WORK TO COMPLETE =>
Find the line containing "before = set(bpy.data.objects)" and copy it exactly, along with every line after it up to and including the line containing "CORNER_ROUND = 0.3". Copy nothing else.

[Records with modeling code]
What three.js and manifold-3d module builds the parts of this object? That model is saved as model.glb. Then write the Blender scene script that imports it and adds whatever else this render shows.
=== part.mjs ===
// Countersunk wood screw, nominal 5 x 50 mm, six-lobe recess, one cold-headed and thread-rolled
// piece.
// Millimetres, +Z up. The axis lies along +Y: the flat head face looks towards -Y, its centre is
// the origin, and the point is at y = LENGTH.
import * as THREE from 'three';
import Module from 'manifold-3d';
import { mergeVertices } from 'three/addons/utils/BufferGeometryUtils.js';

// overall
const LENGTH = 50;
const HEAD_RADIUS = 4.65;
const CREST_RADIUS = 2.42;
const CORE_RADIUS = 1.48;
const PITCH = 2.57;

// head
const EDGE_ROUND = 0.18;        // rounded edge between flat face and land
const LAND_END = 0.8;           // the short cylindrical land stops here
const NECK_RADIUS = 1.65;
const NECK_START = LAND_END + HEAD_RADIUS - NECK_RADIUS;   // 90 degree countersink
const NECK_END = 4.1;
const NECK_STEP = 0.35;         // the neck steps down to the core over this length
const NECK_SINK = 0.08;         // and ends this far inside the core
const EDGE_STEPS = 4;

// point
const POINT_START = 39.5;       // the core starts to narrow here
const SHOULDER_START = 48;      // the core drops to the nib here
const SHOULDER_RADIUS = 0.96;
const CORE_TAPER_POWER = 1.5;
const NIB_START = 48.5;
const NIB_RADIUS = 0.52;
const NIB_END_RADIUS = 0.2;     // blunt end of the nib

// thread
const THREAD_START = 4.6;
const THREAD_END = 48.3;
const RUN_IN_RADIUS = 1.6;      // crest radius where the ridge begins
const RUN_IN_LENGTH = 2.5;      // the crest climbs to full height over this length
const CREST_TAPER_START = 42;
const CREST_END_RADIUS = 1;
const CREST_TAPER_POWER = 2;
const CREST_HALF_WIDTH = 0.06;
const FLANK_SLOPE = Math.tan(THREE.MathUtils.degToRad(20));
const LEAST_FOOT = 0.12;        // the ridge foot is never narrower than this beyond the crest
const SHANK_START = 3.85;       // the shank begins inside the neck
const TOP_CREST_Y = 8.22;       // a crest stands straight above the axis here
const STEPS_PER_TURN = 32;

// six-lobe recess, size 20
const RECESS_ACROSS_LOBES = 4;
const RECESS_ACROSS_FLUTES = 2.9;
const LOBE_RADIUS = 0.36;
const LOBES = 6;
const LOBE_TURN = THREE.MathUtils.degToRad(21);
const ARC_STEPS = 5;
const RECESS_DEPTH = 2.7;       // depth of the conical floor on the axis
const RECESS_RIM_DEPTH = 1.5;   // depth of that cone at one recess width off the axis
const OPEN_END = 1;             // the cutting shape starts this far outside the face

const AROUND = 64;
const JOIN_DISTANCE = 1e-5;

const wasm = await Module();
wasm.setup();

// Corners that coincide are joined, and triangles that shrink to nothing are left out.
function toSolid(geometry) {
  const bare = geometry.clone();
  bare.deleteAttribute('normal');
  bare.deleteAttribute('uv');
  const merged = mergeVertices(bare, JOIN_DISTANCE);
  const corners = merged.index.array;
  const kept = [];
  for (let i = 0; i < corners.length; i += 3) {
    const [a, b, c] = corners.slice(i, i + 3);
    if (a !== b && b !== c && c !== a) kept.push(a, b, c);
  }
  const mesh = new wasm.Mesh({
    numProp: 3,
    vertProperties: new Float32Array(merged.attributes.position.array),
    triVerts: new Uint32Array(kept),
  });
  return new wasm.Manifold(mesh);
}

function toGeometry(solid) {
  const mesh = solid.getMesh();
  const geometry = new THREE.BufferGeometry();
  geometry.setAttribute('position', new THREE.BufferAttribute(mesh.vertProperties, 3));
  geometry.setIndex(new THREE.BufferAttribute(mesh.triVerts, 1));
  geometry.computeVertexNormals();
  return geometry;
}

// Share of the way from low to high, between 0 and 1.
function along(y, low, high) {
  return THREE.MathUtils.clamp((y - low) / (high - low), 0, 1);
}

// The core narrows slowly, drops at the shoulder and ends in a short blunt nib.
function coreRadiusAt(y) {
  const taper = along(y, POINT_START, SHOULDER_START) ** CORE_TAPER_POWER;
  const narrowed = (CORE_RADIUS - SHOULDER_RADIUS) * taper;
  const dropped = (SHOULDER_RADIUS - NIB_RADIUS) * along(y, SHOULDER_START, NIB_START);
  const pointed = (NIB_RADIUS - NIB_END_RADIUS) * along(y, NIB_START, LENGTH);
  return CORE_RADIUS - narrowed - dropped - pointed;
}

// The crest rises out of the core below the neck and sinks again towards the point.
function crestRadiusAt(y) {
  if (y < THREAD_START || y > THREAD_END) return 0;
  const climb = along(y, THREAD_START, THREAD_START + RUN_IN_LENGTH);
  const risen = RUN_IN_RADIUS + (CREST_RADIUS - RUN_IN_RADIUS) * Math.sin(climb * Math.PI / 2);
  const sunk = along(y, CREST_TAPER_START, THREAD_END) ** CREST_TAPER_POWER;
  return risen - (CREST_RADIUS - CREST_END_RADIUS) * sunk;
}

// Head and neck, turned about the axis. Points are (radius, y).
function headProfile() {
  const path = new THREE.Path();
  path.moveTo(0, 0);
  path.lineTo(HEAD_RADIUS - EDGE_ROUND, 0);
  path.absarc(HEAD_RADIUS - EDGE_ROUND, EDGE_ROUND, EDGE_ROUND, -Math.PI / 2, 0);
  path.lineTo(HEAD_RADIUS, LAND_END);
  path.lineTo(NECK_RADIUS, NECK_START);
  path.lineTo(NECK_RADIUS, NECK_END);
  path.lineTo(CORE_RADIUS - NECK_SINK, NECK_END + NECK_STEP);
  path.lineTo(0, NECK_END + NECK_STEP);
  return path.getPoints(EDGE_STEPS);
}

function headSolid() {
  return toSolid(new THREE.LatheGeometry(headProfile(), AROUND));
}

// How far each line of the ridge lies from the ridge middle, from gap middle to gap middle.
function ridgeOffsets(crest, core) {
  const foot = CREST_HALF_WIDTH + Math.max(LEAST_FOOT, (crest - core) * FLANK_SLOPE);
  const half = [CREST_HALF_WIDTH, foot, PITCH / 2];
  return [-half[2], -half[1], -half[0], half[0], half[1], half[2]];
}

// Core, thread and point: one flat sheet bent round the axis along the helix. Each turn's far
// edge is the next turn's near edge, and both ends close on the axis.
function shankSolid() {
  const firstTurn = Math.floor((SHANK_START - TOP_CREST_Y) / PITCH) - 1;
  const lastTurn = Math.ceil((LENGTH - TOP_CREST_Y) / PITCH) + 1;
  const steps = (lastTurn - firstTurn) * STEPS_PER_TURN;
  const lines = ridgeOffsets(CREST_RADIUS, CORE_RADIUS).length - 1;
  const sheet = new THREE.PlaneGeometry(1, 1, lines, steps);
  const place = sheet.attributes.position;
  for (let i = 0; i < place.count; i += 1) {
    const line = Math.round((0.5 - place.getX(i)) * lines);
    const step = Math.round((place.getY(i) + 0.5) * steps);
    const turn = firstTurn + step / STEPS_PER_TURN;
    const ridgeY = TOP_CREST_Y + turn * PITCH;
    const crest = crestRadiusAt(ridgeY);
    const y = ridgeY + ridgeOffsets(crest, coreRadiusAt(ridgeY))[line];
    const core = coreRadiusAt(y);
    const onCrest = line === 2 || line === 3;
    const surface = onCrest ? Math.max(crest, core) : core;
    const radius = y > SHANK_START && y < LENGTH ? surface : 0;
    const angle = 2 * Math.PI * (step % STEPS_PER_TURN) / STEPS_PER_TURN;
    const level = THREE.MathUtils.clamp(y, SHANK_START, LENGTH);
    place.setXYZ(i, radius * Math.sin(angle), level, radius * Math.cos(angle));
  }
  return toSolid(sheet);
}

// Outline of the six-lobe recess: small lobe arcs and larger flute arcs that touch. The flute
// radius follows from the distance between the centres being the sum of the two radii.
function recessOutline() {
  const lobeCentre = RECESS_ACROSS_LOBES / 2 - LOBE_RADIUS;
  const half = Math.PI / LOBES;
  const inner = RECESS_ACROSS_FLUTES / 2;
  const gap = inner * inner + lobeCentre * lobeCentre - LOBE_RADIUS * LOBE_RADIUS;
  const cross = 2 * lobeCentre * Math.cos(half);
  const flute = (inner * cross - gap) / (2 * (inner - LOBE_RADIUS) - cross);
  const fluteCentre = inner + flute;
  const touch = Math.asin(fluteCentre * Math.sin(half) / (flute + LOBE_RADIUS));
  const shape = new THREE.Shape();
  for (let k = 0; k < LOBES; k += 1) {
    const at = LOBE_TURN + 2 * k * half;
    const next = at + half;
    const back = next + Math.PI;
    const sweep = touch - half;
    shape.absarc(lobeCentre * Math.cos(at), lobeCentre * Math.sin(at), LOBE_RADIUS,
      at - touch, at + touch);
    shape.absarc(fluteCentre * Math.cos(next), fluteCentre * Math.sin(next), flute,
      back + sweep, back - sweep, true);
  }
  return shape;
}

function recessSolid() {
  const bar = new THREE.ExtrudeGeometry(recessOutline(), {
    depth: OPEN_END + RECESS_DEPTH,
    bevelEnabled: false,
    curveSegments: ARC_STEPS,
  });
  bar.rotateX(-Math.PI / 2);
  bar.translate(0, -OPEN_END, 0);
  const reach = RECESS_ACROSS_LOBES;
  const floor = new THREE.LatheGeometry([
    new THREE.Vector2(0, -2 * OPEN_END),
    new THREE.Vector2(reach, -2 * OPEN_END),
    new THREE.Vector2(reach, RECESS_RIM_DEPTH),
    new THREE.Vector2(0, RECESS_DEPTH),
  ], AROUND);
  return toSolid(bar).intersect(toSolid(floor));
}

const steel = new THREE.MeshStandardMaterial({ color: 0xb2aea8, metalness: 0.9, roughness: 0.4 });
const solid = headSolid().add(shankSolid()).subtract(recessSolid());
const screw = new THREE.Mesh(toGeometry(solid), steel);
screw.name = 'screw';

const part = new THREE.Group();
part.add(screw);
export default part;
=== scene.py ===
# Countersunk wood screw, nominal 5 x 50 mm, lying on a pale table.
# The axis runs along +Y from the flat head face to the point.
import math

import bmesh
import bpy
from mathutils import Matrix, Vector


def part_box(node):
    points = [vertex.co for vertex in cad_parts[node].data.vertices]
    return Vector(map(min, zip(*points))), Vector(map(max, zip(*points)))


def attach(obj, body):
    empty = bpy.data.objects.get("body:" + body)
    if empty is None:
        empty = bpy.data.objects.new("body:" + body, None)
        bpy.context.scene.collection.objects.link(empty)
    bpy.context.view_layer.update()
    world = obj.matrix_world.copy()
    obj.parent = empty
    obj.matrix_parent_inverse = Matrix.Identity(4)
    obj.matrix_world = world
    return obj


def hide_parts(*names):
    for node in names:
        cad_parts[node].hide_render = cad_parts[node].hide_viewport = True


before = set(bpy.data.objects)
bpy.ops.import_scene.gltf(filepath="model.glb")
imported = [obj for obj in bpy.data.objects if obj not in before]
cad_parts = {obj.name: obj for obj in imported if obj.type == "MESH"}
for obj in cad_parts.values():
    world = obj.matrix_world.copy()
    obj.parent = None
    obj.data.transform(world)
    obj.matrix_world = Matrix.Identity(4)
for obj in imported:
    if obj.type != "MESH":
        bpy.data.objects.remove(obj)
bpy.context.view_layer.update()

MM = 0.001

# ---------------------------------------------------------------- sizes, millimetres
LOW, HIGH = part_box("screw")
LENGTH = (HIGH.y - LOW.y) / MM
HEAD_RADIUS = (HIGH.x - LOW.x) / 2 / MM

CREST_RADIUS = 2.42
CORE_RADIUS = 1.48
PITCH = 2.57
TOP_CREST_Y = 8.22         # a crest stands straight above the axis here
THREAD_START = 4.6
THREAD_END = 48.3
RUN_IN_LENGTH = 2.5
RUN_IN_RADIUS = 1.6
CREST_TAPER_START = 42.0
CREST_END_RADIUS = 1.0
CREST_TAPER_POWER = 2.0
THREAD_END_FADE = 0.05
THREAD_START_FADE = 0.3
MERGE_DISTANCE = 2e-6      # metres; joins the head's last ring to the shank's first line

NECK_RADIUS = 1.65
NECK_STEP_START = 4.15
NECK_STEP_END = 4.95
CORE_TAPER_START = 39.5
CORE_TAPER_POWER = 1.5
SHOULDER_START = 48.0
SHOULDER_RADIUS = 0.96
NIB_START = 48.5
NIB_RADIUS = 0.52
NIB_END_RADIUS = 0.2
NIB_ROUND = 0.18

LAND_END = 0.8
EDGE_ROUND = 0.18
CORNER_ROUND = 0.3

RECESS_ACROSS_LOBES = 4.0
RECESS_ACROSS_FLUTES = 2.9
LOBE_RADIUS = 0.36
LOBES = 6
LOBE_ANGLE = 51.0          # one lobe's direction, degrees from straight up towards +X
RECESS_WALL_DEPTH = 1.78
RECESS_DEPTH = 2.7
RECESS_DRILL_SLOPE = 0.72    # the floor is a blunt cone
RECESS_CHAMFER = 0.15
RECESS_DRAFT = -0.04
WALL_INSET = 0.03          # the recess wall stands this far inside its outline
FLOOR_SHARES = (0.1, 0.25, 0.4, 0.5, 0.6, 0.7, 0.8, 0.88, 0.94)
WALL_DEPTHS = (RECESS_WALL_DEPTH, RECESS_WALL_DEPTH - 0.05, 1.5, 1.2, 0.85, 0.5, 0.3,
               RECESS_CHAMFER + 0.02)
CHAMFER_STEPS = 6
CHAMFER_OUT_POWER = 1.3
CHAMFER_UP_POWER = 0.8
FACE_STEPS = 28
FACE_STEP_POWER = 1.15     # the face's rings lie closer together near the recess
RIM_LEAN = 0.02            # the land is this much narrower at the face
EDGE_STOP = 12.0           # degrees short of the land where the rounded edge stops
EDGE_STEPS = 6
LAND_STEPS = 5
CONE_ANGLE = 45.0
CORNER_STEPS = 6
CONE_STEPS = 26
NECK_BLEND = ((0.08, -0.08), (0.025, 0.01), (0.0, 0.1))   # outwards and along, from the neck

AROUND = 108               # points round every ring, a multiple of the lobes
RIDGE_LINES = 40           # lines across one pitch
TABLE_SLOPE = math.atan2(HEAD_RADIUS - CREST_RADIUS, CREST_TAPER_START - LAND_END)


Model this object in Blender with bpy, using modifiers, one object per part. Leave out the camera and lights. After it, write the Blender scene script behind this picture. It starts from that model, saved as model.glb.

OUTPUT OF THE TASK =>
before = set(bpy.data.objects)
bpy.ops.import_scene.gltf(filepath="model.glb")
imported = [obj for obj in bpy.data.objects if obj not in before]
cad_parts = {obj.name: obj for obj in imported if obj.type == "MESH"}
for obj in cad_parts.values():
    world = obj.matrix_world.copy()
    obj.parent = None
    obj.data.transform(world)
    obj.matrix_world = Matrix.Identity(4)
for obj in imported:
    if obj.type != "MESH":
        bpy.data.objects.remove(obj)
bpy.context.view_layer.update()

MM = 0.001

# ---------------------------------------------------------------- sizes, millimetres
LOW, HIGH = part_box("screw")
LENGTH = (HIGH.y - LOW.y) / MM
HEAD_RADIUS = (HIGH.x - LOW.x) / 2 / MM

CREST_RADIUS = 2.42
CORE_RADIUS = 1.48
PITCH = 2.57
TOP_CREST_Y = 8.22         # a crest stands straight above the axis here
THREAD_START = 4.6
THREAD_END = 48.3
RUN_IN_LENGTH = 2.5
RUN_IN_RADIUS = 1.6
CREST_TAPER_START = 42.0
CREST_END_RADIUS = 1.0
CREST_TAPER_POWER = 2.0
THREAD_END_FADE = 0.05
THREAD_START_FADE = 0.3
MERGE_DISTANCE = 2e-6      # metres; joins the head's last ring to the shank's first line

NECK_RADIUS = 1.65
NECK_STEP_START = 4.15
NECK_STEP_END = 4.95
CORE_TAPER_START = 39.5
CORE_TAPER_POWER = 1.5
SHOULDER_START = 48.0
SHOULDER_RADIUS = 0.96
NIB_START = 48.5
NIB_RADIUS = 0.52
NIB_END_RADIUS = 0.2
NIB_ROUND = 0.18

LAND_END = 0.8
EDGE_ROUND = 0.18
CORNER_ROUND = 0.3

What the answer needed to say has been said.